Only one span of the listing below is wanted: the lines from the one with "if len(shape.Solids) != 1" through the one with "CORE_RADIUS = core_high.x", reproduced exactly, both ends kept.

[start of Supplied data]

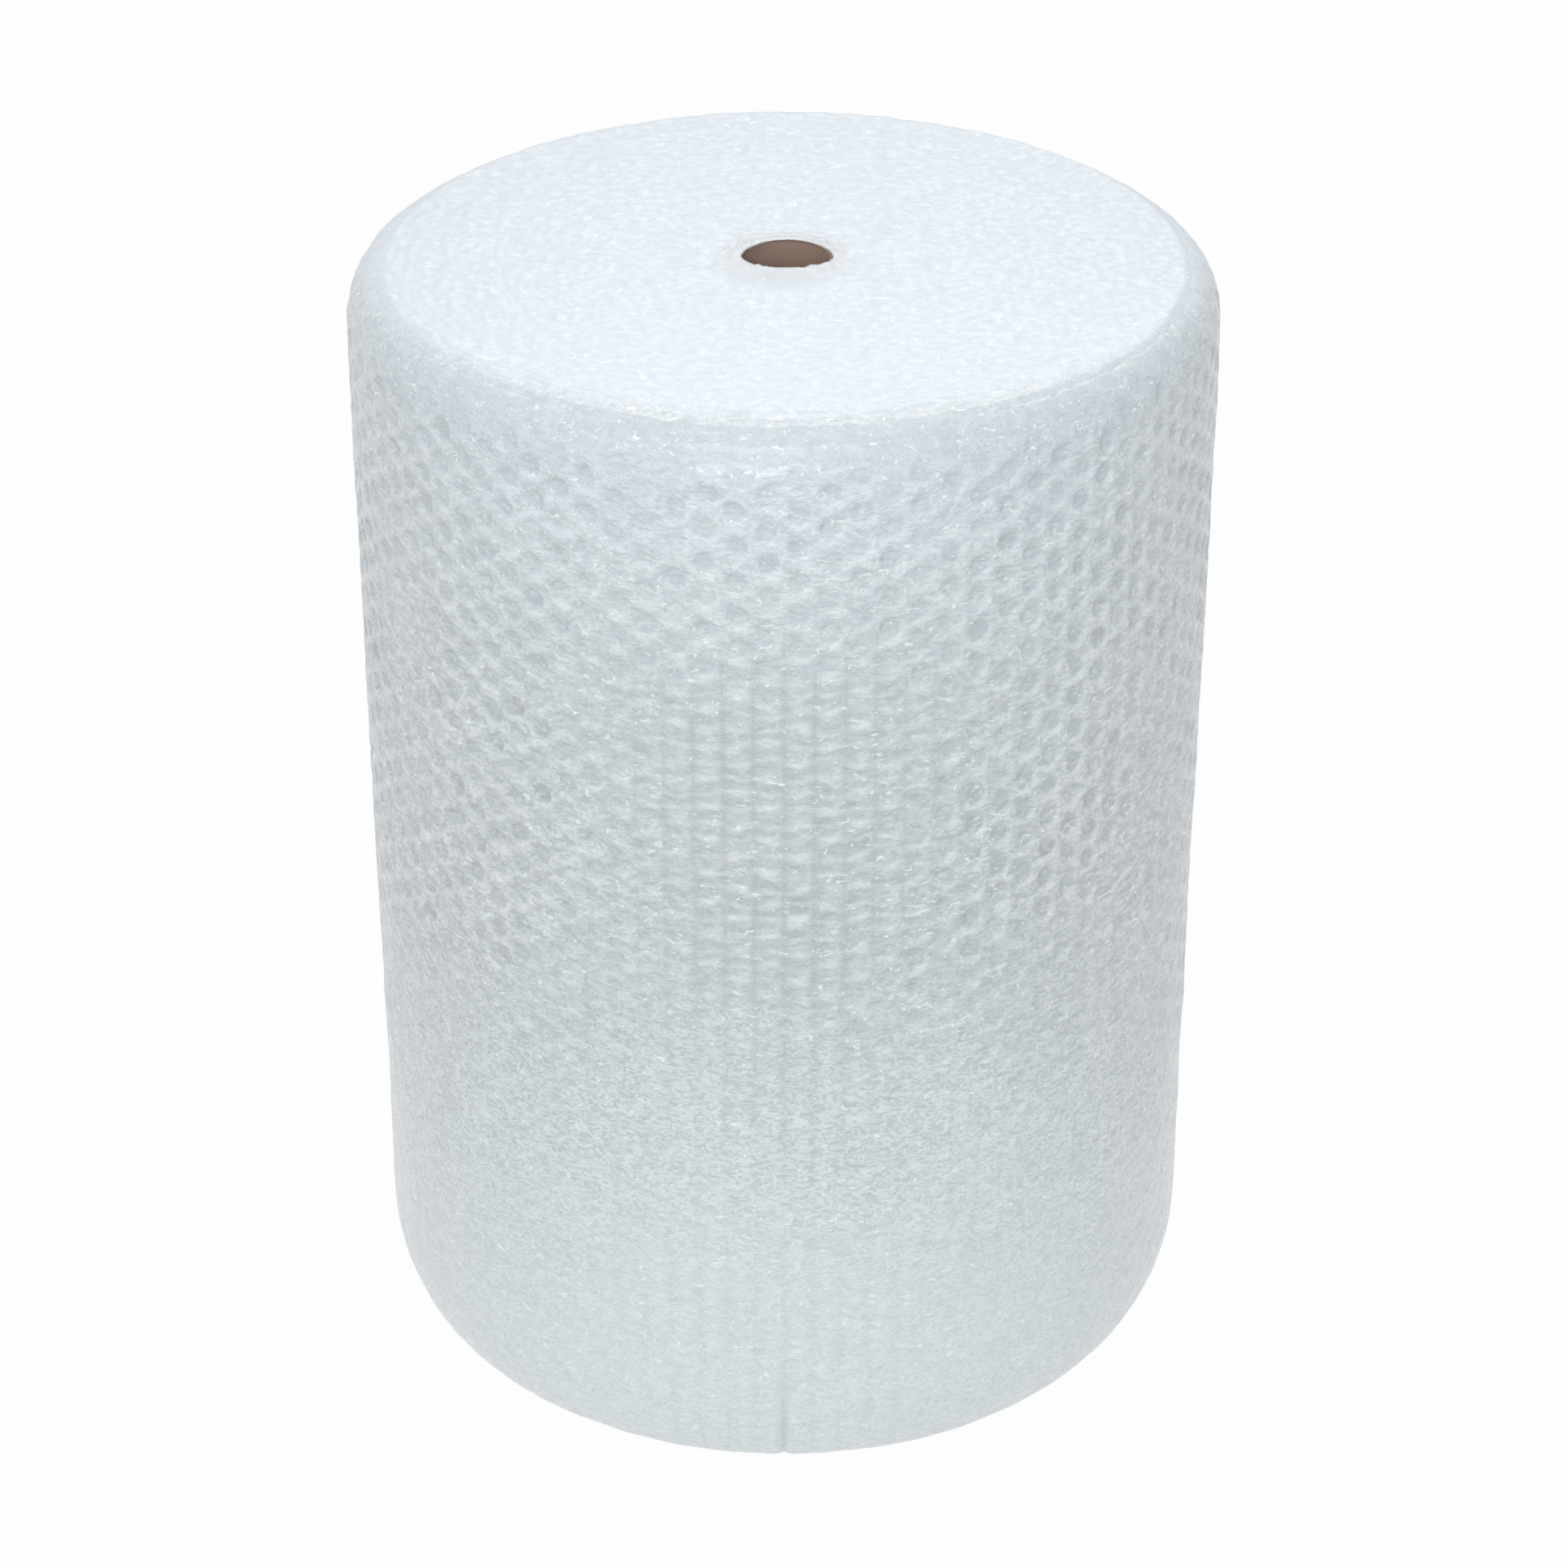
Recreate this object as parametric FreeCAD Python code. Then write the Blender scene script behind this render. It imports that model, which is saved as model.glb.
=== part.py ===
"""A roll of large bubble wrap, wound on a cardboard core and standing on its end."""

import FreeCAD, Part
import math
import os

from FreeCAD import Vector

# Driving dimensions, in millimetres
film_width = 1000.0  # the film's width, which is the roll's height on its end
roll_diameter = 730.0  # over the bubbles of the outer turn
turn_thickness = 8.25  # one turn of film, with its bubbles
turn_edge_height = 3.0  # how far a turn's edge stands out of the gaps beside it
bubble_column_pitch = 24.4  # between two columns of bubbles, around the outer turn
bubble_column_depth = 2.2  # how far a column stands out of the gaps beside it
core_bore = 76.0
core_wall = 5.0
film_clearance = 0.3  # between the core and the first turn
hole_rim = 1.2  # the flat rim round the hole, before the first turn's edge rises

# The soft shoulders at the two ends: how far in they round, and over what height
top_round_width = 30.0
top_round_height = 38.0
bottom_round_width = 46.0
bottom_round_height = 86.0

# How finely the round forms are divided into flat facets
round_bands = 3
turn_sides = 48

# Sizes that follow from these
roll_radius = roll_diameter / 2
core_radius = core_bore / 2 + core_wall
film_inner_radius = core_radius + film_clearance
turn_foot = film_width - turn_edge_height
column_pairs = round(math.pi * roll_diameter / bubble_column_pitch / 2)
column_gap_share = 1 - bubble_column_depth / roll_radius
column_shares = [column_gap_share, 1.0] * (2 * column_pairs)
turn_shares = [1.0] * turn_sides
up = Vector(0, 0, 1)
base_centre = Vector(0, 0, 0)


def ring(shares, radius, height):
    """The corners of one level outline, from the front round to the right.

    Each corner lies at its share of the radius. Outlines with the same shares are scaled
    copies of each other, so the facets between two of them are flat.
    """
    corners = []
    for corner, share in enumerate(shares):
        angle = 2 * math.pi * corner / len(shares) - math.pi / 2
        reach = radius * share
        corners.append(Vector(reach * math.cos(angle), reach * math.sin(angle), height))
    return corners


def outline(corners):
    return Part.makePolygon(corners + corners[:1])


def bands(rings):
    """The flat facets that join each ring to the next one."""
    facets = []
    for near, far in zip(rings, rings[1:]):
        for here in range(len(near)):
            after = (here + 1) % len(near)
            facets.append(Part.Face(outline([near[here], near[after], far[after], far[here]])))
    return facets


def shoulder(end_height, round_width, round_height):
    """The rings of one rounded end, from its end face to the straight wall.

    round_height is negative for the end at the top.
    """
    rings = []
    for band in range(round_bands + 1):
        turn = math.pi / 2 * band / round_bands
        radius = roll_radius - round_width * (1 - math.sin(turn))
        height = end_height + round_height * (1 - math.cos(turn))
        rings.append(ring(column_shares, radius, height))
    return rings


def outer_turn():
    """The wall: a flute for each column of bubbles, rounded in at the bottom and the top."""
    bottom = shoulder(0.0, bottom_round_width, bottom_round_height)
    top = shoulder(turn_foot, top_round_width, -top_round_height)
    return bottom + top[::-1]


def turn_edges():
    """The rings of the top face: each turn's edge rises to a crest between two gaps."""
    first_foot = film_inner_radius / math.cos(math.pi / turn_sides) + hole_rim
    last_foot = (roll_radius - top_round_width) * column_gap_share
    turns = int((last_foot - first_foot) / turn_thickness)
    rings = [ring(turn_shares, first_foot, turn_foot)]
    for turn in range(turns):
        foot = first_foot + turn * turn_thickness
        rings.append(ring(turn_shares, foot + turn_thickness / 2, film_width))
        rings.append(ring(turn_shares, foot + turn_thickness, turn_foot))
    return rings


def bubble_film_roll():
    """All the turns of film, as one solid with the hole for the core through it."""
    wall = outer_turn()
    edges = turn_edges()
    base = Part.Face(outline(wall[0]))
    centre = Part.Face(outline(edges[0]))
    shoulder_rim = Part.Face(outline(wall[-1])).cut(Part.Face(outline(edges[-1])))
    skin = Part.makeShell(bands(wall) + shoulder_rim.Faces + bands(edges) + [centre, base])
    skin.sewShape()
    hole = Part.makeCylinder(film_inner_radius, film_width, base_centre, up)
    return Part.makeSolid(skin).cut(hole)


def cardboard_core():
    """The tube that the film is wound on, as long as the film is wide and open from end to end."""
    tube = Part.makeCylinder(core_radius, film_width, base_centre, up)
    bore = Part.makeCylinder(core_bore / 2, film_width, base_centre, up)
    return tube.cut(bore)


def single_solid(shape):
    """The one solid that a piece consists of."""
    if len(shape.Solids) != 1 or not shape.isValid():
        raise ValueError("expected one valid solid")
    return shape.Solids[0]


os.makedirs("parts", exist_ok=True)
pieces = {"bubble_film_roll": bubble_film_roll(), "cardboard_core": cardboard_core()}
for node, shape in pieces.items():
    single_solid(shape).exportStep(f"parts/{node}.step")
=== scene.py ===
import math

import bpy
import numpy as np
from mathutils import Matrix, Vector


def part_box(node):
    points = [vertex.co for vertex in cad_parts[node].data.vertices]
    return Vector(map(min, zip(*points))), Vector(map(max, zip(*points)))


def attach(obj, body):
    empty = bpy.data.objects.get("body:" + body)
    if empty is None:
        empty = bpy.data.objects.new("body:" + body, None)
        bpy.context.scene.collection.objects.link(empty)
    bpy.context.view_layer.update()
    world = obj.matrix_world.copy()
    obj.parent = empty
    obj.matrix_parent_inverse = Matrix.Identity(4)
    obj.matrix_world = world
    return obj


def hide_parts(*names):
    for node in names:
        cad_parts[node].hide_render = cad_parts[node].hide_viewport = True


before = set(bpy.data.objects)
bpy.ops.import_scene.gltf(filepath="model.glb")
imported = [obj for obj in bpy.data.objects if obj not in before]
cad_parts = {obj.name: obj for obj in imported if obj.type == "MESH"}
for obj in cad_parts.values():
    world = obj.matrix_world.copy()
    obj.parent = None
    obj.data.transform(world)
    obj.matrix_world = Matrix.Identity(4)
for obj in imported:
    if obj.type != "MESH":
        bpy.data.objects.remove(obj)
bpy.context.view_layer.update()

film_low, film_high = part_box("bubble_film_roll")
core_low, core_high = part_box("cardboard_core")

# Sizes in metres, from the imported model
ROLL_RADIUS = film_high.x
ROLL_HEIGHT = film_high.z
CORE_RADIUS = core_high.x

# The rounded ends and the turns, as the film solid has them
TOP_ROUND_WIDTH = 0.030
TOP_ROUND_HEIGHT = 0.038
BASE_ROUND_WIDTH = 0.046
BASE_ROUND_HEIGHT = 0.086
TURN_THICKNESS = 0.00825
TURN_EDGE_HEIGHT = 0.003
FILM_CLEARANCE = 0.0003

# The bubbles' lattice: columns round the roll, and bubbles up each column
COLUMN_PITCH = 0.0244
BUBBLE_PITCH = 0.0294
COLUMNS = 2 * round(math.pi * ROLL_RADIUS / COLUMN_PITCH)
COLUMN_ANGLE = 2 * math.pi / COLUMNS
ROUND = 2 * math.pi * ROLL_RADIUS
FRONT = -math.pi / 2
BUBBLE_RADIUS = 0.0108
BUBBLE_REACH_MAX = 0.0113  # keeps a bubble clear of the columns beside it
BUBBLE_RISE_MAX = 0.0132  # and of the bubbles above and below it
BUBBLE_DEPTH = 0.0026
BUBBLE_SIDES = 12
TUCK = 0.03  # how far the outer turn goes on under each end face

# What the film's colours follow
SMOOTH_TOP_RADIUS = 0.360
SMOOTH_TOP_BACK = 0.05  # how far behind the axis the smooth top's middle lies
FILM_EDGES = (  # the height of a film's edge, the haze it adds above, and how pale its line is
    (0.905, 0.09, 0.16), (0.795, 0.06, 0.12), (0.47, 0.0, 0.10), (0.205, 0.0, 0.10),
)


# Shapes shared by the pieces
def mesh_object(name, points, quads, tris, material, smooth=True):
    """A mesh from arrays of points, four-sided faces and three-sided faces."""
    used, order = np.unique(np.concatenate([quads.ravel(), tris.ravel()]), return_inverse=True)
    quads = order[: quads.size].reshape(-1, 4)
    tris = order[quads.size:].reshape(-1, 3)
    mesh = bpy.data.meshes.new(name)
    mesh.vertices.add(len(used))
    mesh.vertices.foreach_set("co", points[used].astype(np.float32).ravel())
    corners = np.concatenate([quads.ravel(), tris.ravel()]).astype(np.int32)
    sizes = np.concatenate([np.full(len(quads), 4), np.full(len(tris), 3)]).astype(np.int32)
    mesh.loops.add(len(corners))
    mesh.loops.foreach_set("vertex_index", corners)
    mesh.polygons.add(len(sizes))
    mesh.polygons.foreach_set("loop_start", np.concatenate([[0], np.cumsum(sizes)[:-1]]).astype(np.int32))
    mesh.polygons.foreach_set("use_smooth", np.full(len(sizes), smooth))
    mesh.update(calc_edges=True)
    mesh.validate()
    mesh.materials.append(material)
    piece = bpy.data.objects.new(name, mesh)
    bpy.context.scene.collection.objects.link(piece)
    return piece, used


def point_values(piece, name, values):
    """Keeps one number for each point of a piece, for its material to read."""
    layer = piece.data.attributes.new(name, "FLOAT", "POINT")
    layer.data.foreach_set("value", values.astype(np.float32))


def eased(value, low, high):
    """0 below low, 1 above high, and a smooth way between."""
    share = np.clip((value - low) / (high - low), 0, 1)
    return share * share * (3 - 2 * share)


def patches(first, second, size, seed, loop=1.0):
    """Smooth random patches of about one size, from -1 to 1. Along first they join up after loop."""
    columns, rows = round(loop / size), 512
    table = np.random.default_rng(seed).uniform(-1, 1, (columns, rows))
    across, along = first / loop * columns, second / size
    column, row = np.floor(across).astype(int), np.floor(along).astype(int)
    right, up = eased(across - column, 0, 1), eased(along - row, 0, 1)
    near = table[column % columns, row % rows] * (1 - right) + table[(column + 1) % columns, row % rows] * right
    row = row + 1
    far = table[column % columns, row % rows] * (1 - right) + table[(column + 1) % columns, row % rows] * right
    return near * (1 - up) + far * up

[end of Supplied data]

• Written solution
    if len(shape.Solids) != 1 or not shape.isValid():
        raise ValueError("expected one valid solid")
    return shape.Solids[0]


os.makedirs("parts", exist_ok=True)
pieces = {"bubble_film_roll": bubble_film_roll(), "cardboard_core": cardboard_core()}
for node, shape in pieces.items():
    single_solid(shape).exportStep(f"parts/{node}.step")
=== scene.py ===
import math

import bpy
import numpy as np
from mathutils import Matrix, Vector


def part_box(node):
    points = [vertex.co for vertex in cad_parts[node].data.vertices]
    return Vector(map(min, zip(*points))), Vector(map(max, zip(*points)))


def attach(obj, body):
    empty = bpy.data.objects.get("body:" + body)
    if empty is None:
        empty = bpy.data.objects.new("body:" + body, None)
        bpy.context.scene.collection.objects.link(empty)
    bpy.context.view_layer.update()
    world = obj.matrix_world.copy()
    obj.parent = empty
    obj.matrix_parent_inverse = Matrix.Identity(4)
    obj.matrix_world = world
    return obj


def hide_parts(*names):
    for node in names:
        cad_parts[node].hide_render = cad_parts[node].hide_viewport = True


before = set(bpy.data.objects)
bpy.ops.import_scene.gltf(filepath="model.glb")
imported = [obj for obj in bpy.data.objects if obj not in before]
cad_parts = {obj.name: obj for obj in imported if obj.type == "MESH"}
for obj in cad_parts.values():
    world = obj.matrix_world.copy()
    obj.parent = None
    obj.data.transform(world)
    obj.matrix_world = Matrix.Identity(4)
for obj in imported:
    if obj.type != "MESH":
        bpy.data.objects.remove(obj)
bpy.context.view_layer.update()

film_low, film_high = part_box("bubble_film_roll")
core_low, core_high = part_box("cardboard_core")

# Sizes in metres, from the imported model
ROLL_RADIUS = film_high.x
ROLL_HEIGHT = film_high.z
CORE_RADIUS = core_high.x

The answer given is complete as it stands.